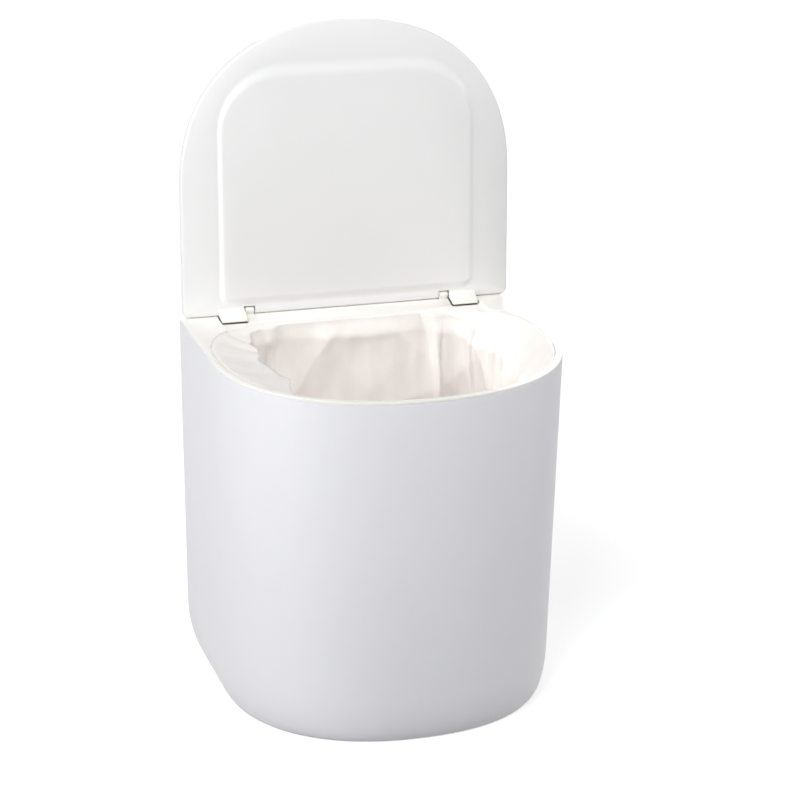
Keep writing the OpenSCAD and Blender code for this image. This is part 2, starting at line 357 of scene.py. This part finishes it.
def round_the_mouth(knots, place, length):
    """A quantity that varies smoothly round the mouth.

    Each knot is a place in mm round from the middle of the back, and the value there.
    """
    at = np.array([k[0] for k in knots], float)
    value = np.array([k[1] for k in knots], float)
    at = np.concatenate([at - length, at, at + length])
    value = np.tile(value, 3)
    k = np.clip(np.searchsorted(at, place, side="right") - 1, 0, len(at) - 2)
    return value[k] + (value[k + 1] - value[k]) * ease((place - at[k]) / (at[k + 1] - at[k]))


def make_folds(rng, number, waves, size, slant):
    """Random creases.

    Each has its waves round the ring, start, depth in mm, lean, the place where it is seen and how far.
    """
    return [
        (
            int(rng.integers(*waves)),
            rng.uniform(0, 1),
            rng.uniform(*size),
            rng.uniform(-slant, slant),
            rng.uniform(0, 1),
            rng.uniform(0.08, 0.3),
        )
        for _ in range(number)
    ]


def crumple(folds, share, z):
    """How far the creases stand in from the film at each place round the ring and height z, in mm."""
    relief = np.zeros_like(share)
    for waves, start, size, slant, middle, reach in folds:
        away = np.abs((share - middle + slant * z / waves + 0.5) % 1.0 - 0.5)
        seen = np.exp(-((away / reach) ** 2))
        turn = 0.3 * np.sin(2 * math.pi * (3 * share + start) + z / 70.0)
        along = waves * share + start + slant * z + turn
        relief += size * seen * (1 - np.abs(2 * (along % 1.0) - 1)) ** 1.9
    return relief


def crest_height(top):
    """How high the film's fold lies: below the closed lid's pad, or up to the lip where the pad isn't."""
    free = np.clip((np.abs(top[:, 0]) - PAD_HALF_W - 1) / 6, 0, 1)
    free = np.maximum(free, np.clip((-top[:, 1] + PAD_FRONT_Y) / 6, 0, 1))
    return (SHELF_Z + 0.05) * (1 - ease(free)) + (LIP_TOP - 0.15) * ease(free)


def base_curl(level):
    """0 above the tub's rounded foot, up to 1 at the bag's floor."""
    if level > BASE_TOP:
        return 0.0
    return 1 - math.sqrt(max(0.0, 1 - ((BASE_TOP - level) / (BASE_TOP - BAG_FLOOR)) ** 2))


def hang_outline(inside, level, wide, low):
    """The film's plan at a level below the flap. It goes from the mouth's plan to the wall's as wide goes to 1."""
    to_wall = WALL + LOW_FILM_TO_WALL + (TUB_H - level) * DRAFT + FOOT_IN * low
    return (
        inside[0] * (1 - wide) + to_wall * wide,
        inside[1] * (1 - wide) + (WALL + LOW_FILM_TO_WALL + FOOT_IN * low) * wide,
        inside[2] * (1 - wide) + (CORNER + FOOT_CORNER * low) * wide,
    )


def pleated(inset, place, depth):
    """The film's inset with the upright pleats added. A pleat starts wide at the flap and narrows below it."""
    for at, half, tall in BAG_PLEATS:
        away = np.abs(place - at - PLEAT_LEAN * depth) / (half * (1 + max(0.0, 1.2 - depth / TUCK_DEPTH)))
        inset = inset + tall * np.clip(1 - away ** 2, 0, 1) * (1 - 0.7 * ease(min(1, depth / PLEAT_DEPTH)))
    return inset


def bag():
    """The bag: held outside the ring's skirt, folded over inside it, loose below and lying on the tub's floor.

    It is a list of level rows of points. Depths and heights are in mm.
    """
    rng = np.random.default_rng(BAG_SEED)
    share = np.linspace(0, 1, BAG_ROUND, endpoint=False)
    held = (WALL + FILM_TO_WALL, SHELF_D - ROUND_THE_SKIRT, MOUTH_R + ROUND_THE_SKIRT)
    inside = (MOUTH_INSET + FILM_TO_SKIRT, SHELF_D + FILM_TO_SKIRT, MOUTH_R - FILM_TO_SKIRT)
    top = d_outline(*inside, BAG_ROUND)
    step = np.roll(top, -1, 0) - np.roll(top, 1, 0)
    length = np.hypot(*(top - np.roll(top, 1, 0)).T).sum()
    # The ring starts at the middle of the back and goes to the left, which counts as negative here.
    place = np.where(share < 0.5, -share, 1 - share) * length
    inward = np.column_stack([-step[:, 1], step[:, 0]]) / np.hypot(*step.T)[:, None]
    flap, drop, belly, kept = (
        round_the_mouth(k, place, length) for k in (BAG_FLAP, BAG_DROP, BAG_BELLY, BAG_KEPT)
    )
    crest = crest_height(top)
    small = make_folds(rng, *SMALL_CREASES)
    large = make_folds(rng, *LARGE_CREASES)
    rows = []

    def row(outline, z, inset=0.0):
        ring = d_outline(*outline, BAG_ROUND) + inward * np.broadcast_to(inset, share.shape)[:, None]
        rows.append(np.column_stack([ring, np.broadcast_to(z, share.shape)]))

    # Down outside the skirt, round its foot and up inside it.
    row(held, SKIRT_BOTTOM + 2.4)
    row(held, SKIRT_BOTTOM - UNDER_SKIRT)
    row([(a + b) / 2 for a, b in zip(held, inside)], SKIRT_BOTTOM - 1.1)
    row(inside, SKIRT_BOTTOM - UNDER_SKIRT)
    for t in (0.3, 0.6, 0.85, 1.0):
        row(inside, SKIRT_BOTTOM - UNDER_SKIRT + (crest - SKIRT_BOTTOM + UNDER_SKIRT) * t)
    # Over the crest and across the flap, which sags a little and is wrinkled.
    ragged = 1 + 0.07 * np.sin(2 * math.pi * 7 * share + 1) + 0.03 * np.sin(2 * math.pi * 17 * share)
    for k in range(1, FLAP_ROWS + 1):
        t = k / FLAP_ROWS
        wrinkle = crumple(small, share, 30 * t) * 0.6 + crumple(large, share, 30 * t) * 0.3
        z = crest - drop * t ** 1.4 - wrinkle * ease(min(1, 2 * t)) * np.clip(flap / 12, 0.15, 1)
        row(inside, z, flap * ragged * t)
    edge = rows[-1][:, 2]
    for k in range(1, HANG_ROWS + 1):
        t = (k / HANG_ROWS) ** 1.2
        z = edge * (1 - t) + BAG_FLOOR * t
        level = float(np.mean(z))
        depth = float(np.mean(edge)) - level
        low = base_curl(level)
        wide = ease(min(1.0, depth / WALL_DEPTH))
        # Under the flap the film falls back, swells in again half way down and meets the wall at the foot.
        tuck = ease(min(1.0, depth / TUCK_DEPTH))
        settled = ease(min(1.0, max(0.0, depth - SWELL_DEPTH) / SETTLE_DEPTH))
        swell = ease(min(1.0, depth / SWELL_DEPTH)) * (1 - 0.85 * settled)
        inset = flap * ragged * (1 - tuck * (1 - kept)) * (1 - 0.6 * wide) + belly * swell
        grown = ease(min(1.0, depth / 10)) * (1 - 0.7 * low)
        inset = inset + (crumple(large, share, depth) + crumple(small, share, depth)) * grown
        inset = pleated(inset, place, depth)
        row(hang_outline(inside, level, wide, low), z, np.maximum(inset, 0) * (1 - 0.45 * low))
    return rows


def film_mesh(name, rows, material):
    """A closed-bottomed skin through level rows of points, in mm."""
    count = len(rows[0])
    points = np.concatenate(rows) * MM
    faces = [
        (k * count + i, k * count + (i + 1) % count, (k + 1) * count + (i + 1) % count, (k + 1) * count + i)
        for k in range(len(rows) - 1)
        for i in range(count)
    ]
    foot = (len(rows) - 1) * count
    centre = len(points)
    points = np.vstack([points, points[foot:].mean(0)])
    faces += [(foot + i, foot + (i + 1) % count, centre) for i in range(count)]
    mesh = bpy.data.meshes.new(name)
    mesh.from_pydata(points.tolist(), [], faces)
    mesh.materials.append(material)
    for face in mesh.polygons:
        face.use_smooth = True
    piece = bpy.data.objects.new(name, mesh)
    bpy.context.scene.collection.objects.link(piece)
    return piece


# ---------------------------------------------------------------- camera, light and floor


def make_camera():
    """The fitted camera, moved sideways so that the point aimed at falls on its pixel."""
    azimuth, elevation, roll = (math.radians(x) for x in (CAMERA_AZIMUTH, CAMERA_ELEVATION, CAMERA_ROLL))
    back = Vector(
        (math.sin(azimuth) * math.cos(elevation), -math.cos(azimuth) * math.cos(elevation), math.sin(elevation))
    )
    right = Vector((math.cos(azimuth), math.sin(azimuth), 0))
    up = back.cross(right)
    across = right * math.cos(roll) + up * math.sin(roll)
    upward = up * math.cos(roll) - right * math.sin(roll)
    pixel = CAMERA_DISTANCE / CAMERA_FOCAL_PX
    centre = PICTURE / 2
    place = (
        Vector(CAMERA_AIM)
        + back * CAMERA_DISTANCE
        - across * (AIM_PX[0] - centre) * pixel
        + upward * (AIM_PX[1] - centre) * pixel
    ) * MM
    data = bpy.data.cameras.new("camera")
    data.sensor_width = 36
    data.lens = CAMERA_FOCAL_PX / PICTURE * 36
    data.clip_start = 0.05
    data.clip_end = 30
    camera = bpy.data.objects.new("camera", data)
    bpy.context.scene.collection.objects.link(camera)
    turn = Matrix((across, upward, back)).transposed().to_4x4()
    camera.matrix_world = Matrix.Translation(place) @ turn
    bpy.context.scene.camera = camera


def soft_lamp(name, place, size, power):
    """A white disk lamp turned to the object."""
    data = bpy.data.lights.new(name, "AREA")
    data.shape = "DISK"
    data.size = size
    data.energy = power
    lamp = bpy.data.objects.new(name, data)
    lamp.location = place
    lamp.rotation_euler = (Vector(LIT_POINT) - Vector(place)).to_track_quat("-Z", "Y").to_euler()
    bpy.context.scene.collection.objects.link(lamp)


def seen_directly(tree):
    """1 for what the camera sees itself, in a gloss or through something clear."""
    path = add(tree, "ShaderNodeLightPath")
    seen = path.outputs["Is Camera Ray"]
    for ray in ("Is Glossy Ray", "Is Transmission Ray"):
        seen = add(tree, "ShaderNodeMath", {0: seen, 1: path.outputs[ray]}, operation="MAXIMUM").outputs[0]
    return seen


def make_world():
    """A white surround: plain white where it is seen, and an even soft light elsewhere."""
    world = bpy.data.worlds.new("studio")
    world.use_nodes = True
    tree = world.node_tree
    tree.nodes.clear()
    strength = add(tree, "ShaderNodeMapRange", {"Value": seen_directly(tree)}, To_Min=SURROUND, To_Max=1.0)
    light = add(tree, "ShaderNodeBackground", {"Strength": strength.outputs["Result"]}, Color=(1, 1, 1, 1))
    output = tree.nodes.new("ShaderNodeOutputWorld")
    tree.links.new(light.outputs[0], output.inputs["Surface"])
    bpy.context.scene.world = world


def make_floor():
    """A pale floor that reads as white and keeps the bin's soft shadow."""
    mesh = bpy.data.meshes.new("floor")
    s = 4.0
    mesh.from_pydata([(-s, -s, 0), (s, -s, 0), (s, s, 0), (-s, s, 0)], [], [(0, 1, 2, 3)])
    material, tree, output = new_material("painted_floor")
    place = add(tree, "ShaderNodeTexCoord").outputs["Object"]
    mottle = add(tree, "ShaderNodeTexNoise", {"Vector": place}, Scale=3.0, Detail=3.0)
    colour = ramp(tree, mottle.outputs["Fac"], [(0.3, FLOOR[1]), (0.7, FLOOR[0])])
    paint = add(tree, "ShaderNodeBsdfDiffuse", {"Color": colour}, Roughness=0.6)
    grey = (FLOOR_GLOW, FLOOR_GLOW, FLOOR_GLOW, 1)
    glow = add(tree, "ShaderNodeEmission", {"Strength": seen_directly(tree)}, Color=grey)
    both = add(tree, "ShaderNodeAddShader", {0: paint.outputs[0], 1: glow.outputs[0]})
    tree.links.new(both.outputs[0], output.inputs["Surface"])
    mesh.materials.append(material)
    floor = bpy.data.objects.new("floor", mesh)
    floor.location = (0, 0, -0.0004)
    bpy.context.scene.collection.objects.link(floor)


# ---------------------------------------------------------------- the scene

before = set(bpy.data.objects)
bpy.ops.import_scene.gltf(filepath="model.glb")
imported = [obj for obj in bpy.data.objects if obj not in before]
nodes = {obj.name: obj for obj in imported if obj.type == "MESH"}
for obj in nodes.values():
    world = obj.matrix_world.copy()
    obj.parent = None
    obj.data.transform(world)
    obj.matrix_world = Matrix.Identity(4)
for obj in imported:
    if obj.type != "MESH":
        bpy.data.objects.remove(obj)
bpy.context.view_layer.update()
make_camera()

tub = polypropylene_tub()
ring = polypropylene_ring()
lid = polypropylene_lid()
arm = acetal_arm()
wire = drawn_steel_wire()

dress(nodes["bin_body"], tub, 0.5)
dress(nodes["bag_ring"], ring, 0.3)
dress(nodes["lid_panel"], lid, 0)
dress(nodes["lid_cover"], lid, 0)
for side in ("left", "right"):
    dress(nodes["hinge_arm_" + side], arm, 0.3)
    dress(nodes["hinge_pin_" + side], wire, 0.1)

bag_film = film_mesh("bag_film", bag(), milky_film())
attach(bag_film, "bin")
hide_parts("bag_liner")

scene = bpy.context.scene
scene.view_settings.view_transform = "Standard"
make_world()
for lamp in LAMPS:
    soft_lamp(*lamp)
make_floor()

Task instructions: Reprint the data above from the opening line to the line holding "round the mouth.", inclusive, and nothing else.

Full answer:
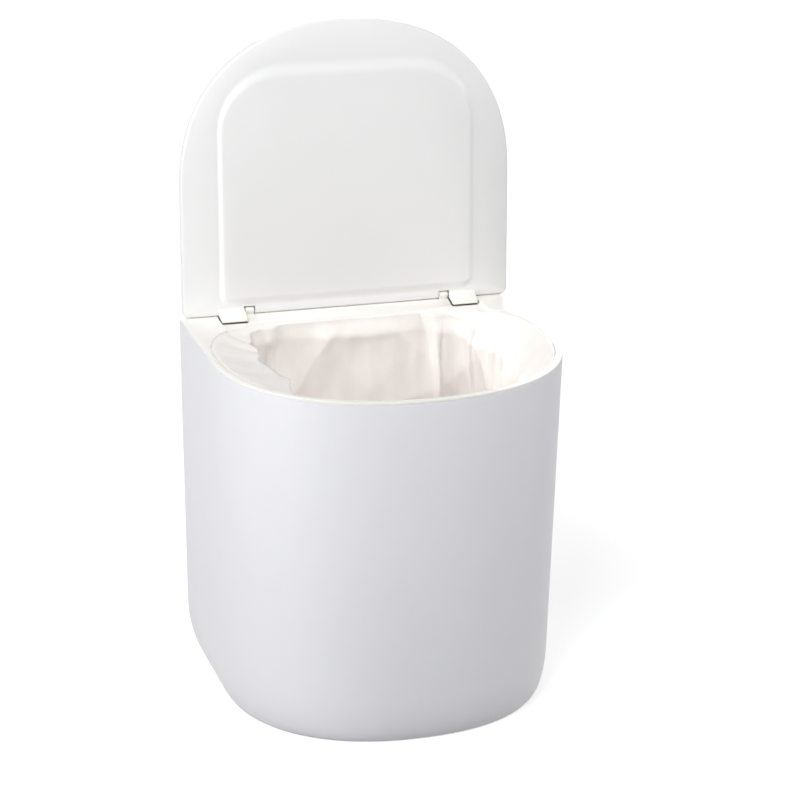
Keep writing the OpenSCAD and Blender code for this image. This is part 2, starting at line 357 of scene.py. This part finishes it.
def round_the_mouth(knots, place, length):
    """A quantity that varies smoothly round the mouth.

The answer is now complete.